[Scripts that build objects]
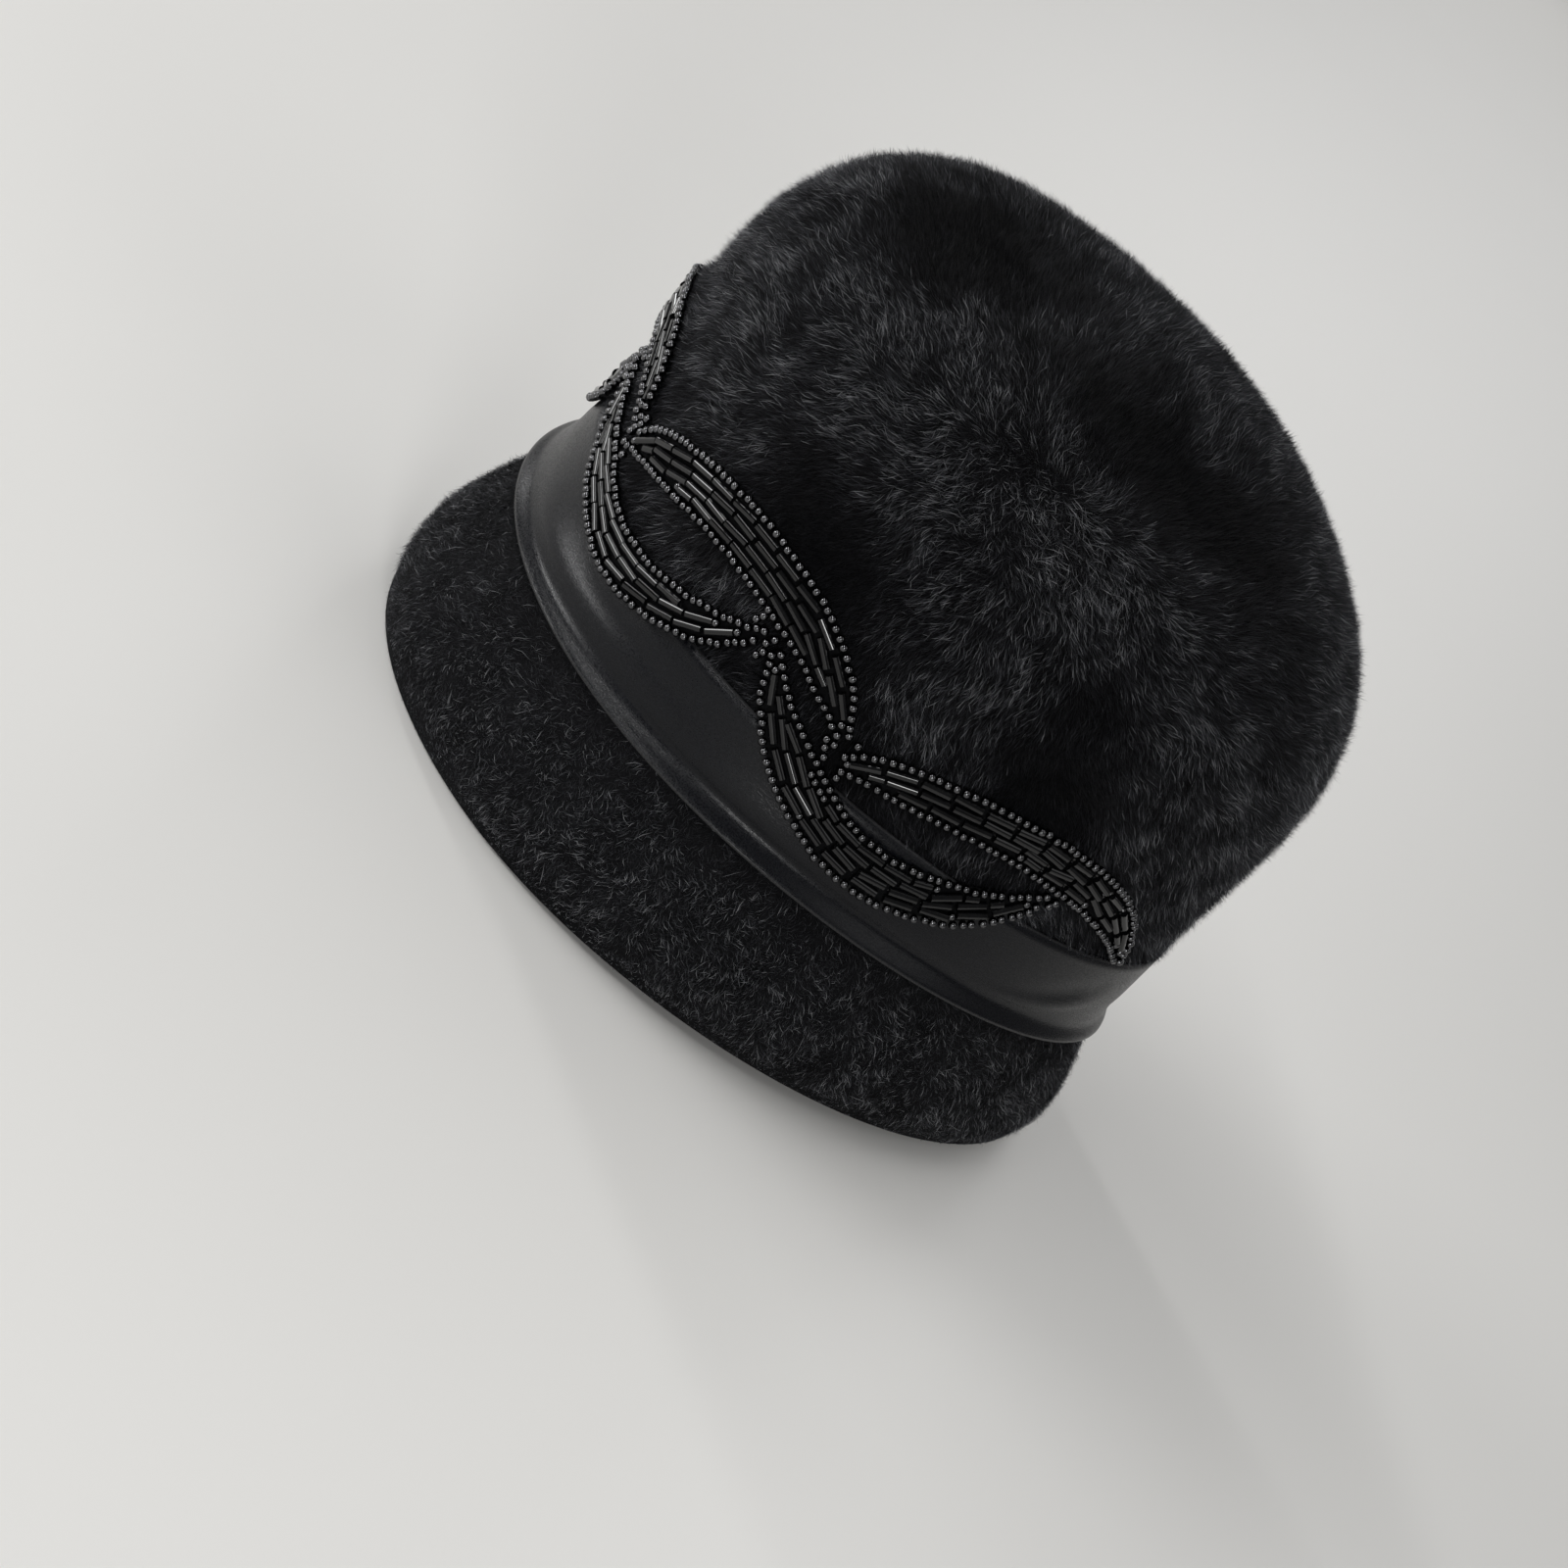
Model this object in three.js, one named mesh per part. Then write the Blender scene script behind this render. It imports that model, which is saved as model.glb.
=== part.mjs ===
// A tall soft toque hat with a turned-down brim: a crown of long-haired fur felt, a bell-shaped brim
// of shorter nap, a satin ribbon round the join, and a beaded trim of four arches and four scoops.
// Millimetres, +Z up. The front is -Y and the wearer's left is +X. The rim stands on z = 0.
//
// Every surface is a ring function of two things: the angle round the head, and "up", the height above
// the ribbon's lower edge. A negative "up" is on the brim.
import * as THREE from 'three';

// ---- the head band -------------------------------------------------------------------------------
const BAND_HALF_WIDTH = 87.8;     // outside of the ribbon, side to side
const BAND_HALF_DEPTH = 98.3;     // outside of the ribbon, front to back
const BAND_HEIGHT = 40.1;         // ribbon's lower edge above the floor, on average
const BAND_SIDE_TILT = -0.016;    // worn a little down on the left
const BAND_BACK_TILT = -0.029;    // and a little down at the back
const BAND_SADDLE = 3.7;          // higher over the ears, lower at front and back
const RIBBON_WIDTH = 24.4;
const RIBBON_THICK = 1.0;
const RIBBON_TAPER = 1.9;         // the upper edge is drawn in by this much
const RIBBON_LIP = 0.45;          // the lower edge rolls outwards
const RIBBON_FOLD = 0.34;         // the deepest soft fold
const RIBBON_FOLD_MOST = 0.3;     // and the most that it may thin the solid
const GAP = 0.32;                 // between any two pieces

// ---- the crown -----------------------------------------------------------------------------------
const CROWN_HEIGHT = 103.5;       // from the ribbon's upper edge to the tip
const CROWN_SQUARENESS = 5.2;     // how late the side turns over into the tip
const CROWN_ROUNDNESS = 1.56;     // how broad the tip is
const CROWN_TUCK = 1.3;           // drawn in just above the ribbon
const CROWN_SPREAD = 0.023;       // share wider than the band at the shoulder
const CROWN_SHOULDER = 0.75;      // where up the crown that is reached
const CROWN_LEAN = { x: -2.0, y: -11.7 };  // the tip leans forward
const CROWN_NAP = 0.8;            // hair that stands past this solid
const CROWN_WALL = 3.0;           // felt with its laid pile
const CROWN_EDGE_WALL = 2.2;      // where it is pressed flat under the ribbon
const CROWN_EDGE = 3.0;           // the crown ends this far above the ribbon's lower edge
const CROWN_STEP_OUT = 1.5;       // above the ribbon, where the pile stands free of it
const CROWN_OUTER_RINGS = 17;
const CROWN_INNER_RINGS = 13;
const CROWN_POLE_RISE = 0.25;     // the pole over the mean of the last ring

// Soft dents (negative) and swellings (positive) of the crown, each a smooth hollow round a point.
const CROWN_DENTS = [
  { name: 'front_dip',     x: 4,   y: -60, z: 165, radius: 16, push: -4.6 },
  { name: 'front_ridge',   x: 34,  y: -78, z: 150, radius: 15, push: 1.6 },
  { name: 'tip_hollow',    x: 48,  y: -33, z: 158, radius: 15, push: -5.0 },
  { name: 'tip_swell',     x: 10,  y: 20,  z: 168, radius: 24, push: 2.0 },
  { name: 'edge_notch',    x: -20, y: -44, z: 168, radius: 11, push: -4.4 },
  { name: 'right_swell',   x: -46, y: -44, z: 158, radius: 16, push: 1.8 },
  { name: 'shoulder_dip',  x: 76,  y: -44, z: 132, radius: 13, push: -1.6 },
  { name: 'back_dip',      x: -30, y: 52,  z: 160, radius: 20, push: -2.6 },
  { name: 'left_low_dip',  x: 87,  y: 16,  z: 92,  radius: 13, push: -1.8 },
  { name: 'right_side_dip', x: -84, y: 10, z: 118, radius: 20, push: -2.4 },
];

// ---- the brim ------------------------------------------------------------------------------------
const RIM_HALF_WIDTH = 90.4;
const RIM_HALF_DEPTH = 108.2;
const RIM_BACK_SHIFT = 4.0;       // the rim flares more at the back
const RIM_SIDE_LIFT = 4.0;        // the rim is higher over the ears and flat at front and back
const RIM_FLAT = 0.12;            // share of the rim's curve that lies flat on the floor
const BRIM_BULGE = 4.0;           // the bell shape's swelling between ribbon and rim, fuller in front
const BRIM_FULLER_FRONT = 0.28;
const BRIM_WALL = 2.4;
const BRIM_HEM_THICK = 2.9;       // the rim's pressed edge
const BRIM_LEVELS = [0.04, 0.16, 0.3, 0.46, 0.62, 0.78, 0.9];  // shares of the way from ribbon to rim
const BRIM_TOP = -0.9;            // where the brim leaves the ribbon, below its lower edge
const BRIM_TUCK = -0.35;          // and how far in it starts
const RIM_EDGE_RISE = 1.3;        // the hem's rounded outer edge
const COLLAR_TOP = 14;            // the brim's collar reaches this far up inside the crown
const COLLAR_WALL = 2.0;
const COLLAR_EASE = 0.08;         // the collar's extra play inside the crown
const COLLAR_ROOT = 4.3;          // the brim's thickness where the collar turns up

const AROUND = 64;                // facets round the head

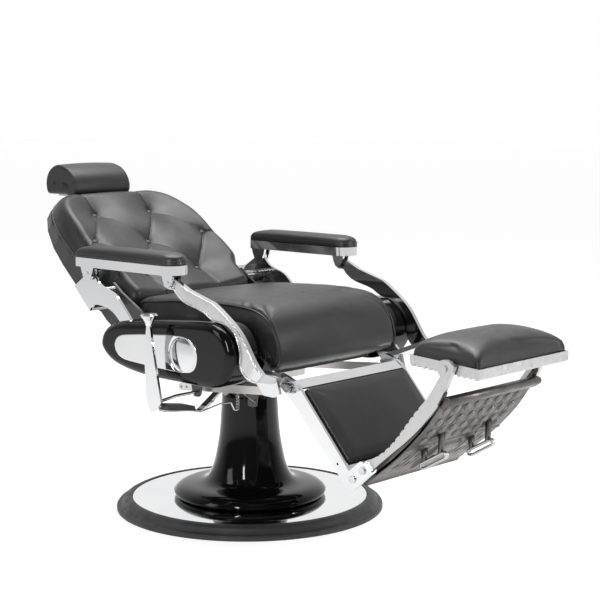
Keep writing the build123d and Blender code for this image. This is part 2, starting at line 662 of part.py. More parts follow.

§ The exercise
From the data, list each line in which the string "three" appears.

§ Expected answer
Model this object in three.js, one named mesh per part. Then write the Blender scene script behind this render. It imports that model, which is saved as model.glb.
import * as THREE from 'three';